Probability of each failure type occurring first

For the third part of our analysis, we divide the states of system into three classes: “up”, where every component is functional, “danger”, where a failure has occurred but the system has not yet shut down (e.g., the I/O processors have just had a transient failure but they have rebooted in time), and “shutdown”, where the system has shut down. We aim to compute the expected time spent in each class of states by the system over a period of T time units. To this end, we add in the model, for each class of state c, a random variable reward_c that measures the time spent in the class c.

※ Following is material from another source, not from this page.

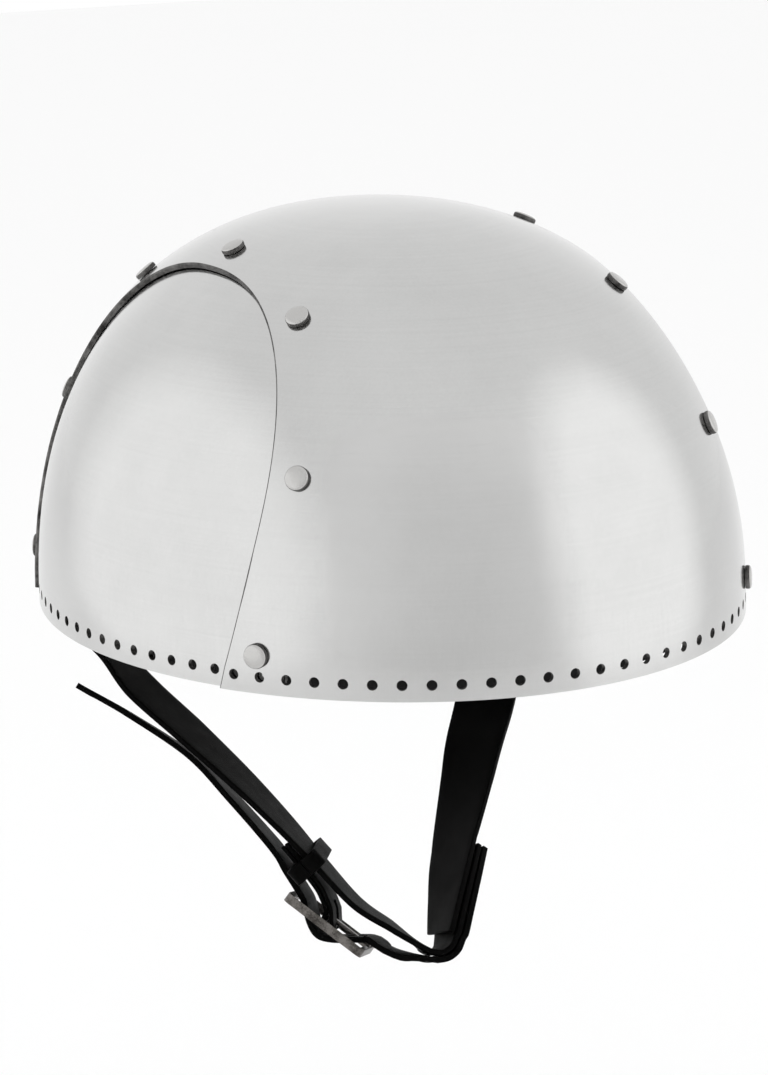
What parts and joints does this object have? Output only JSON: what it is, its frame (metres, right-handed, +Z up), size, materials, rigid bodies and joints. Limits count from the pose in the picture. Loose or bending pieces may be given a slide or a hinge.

In our tool, the formula X<=T reward_c returns the mean value of reward_c after T time of execution. The results are plotted in the following figure. From T=20 days, it seems that the amounts of time spent in the “up” and “danger” states are converged at 10^1.063 = 11.57 days and 10^-1.967 = 0.01 days, respectively.
Expected time spent in each class of system state

Finally, we approximate the number of reboots of the I/O processors, and the number sensor groups, actuator groups that are functional over time by computing the expected values of random variables that count the number of reboots, functional sensor and actuator groups. The results are plotted in the following figures. It is obvious that the number of reboots of both processors doubles the number of reboots of each processor since they have the same behavior.